▸ Task description
Write out the whole listing, matching it exactly.

_ _ _

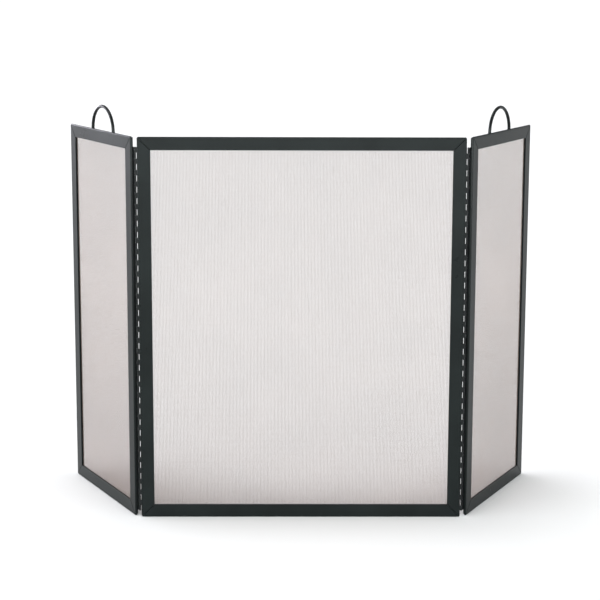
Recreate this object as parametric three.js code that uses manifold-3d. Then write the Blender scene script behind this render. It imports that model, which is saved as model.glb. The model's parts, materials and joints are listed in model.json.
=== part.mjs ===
// A three-panel folding fireplace screen: a centre panel with a wing on a continuous hinge at each side.
// Each panel is a mitred frame of flat steel bar. A woven wire sheet lies on the back of the frame and is
// clamped there by thin retainer bars and countersunk screws. Each wing has a loop handle on its top rail.
// Millimetres, +Z up, +X to the right, and -Y towards the room. The origin is on the floor, under the middle
// of the centre panel's bottom rail. The wings stand folded back, towards the fire.
import * as THREE from "three";
import { mergeVertices } from "three/addons/utils/BufferGeometryUtils.js";
import Module from "manifold-3d";

const wasm = await Module();
wasm.setup();

// Panels.
const PANEL_HEIGHT = 826;
const CENTRE_WIDTH = 690;
const WING_WIDTH = 340;
const FOLD_BACK = THREE.MathUtils.degToRad(61); // of each wing, from flat, as the screen stands

// Every face that rests on another keeps this much clear of it.
const CONTACT_GAP = 0.3;

// Frame bars, whose front edges are rounded over. The origin is halfway across the flat foot of the bar.
const BAR_WIDTH = 28;
const BAR_THICKNESS = 4;
const EDGE_RADIUS = 2;
const BAR_FRONT = -(BAR_THICKNESS + EDGE_RADIUS) / 2;
const BAR_BACK = BAR_FRONT + BAR_THICKNESS;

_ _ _

▸ Result of this exercise
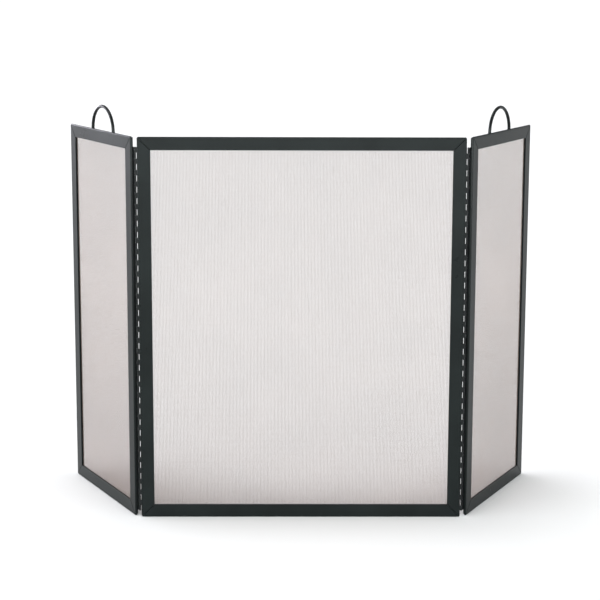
Recreate this object as parametric three.js code that uses manifold-3d. Then write the Blender scene script behind this render. It imports that model, which is saved as model.glb. The model's parts, materials and joints are listed in model.json.
=== part.mjs ===
// A three-panel folding fireplace screen: a centre panel with a wing on a continuous hinge at each side.
// Each panel is a mitred frame of flat steel bar. A woven wire sheet lies on the back of the frame and is
// clamped there by thin retainer bars and countersunk screws. Each wing has a loop handle on its top rail.
// Millimetres, +Z up, +X to the right, and -Y towards the room. The origin is on the floor, under the middle
// of the centre panel's bottom rail. The wings stand folded back, towards the fire.
import * as THREE from "three";
import { mergeVertices } from "three/addons/utils/BufferGeometryUtils.js";
import Module from "manifold-3d";

const wasm = await Module();
wasm.setup();

// Panels.
const PANEL_HEIGHT = 826;
const CENTRE_WIDTH = 690;
const WING_WIDTH = 340;
const FOLD_BACK = THREE.MathUtils.degToRad(61); // of each wing, from flat, as the screen stands

// Every face that rests on another keeps this much clear of it.
const CONTACT_GAP = 0.3;

// Frame bars, whose front edges are rounded over. The origin is halfway across the flat foot of the bar.
const BAR_WIDTH = 28;
const BAR_THICKNESS = 4;
const EDGE_RADIUS = 2;
const BAR_FRONT = -(BAR_THICKNESS + EDGE_RADIUS) / 2;
const BAR_BACK = BAR_FRONT + BAR_THICKNESS;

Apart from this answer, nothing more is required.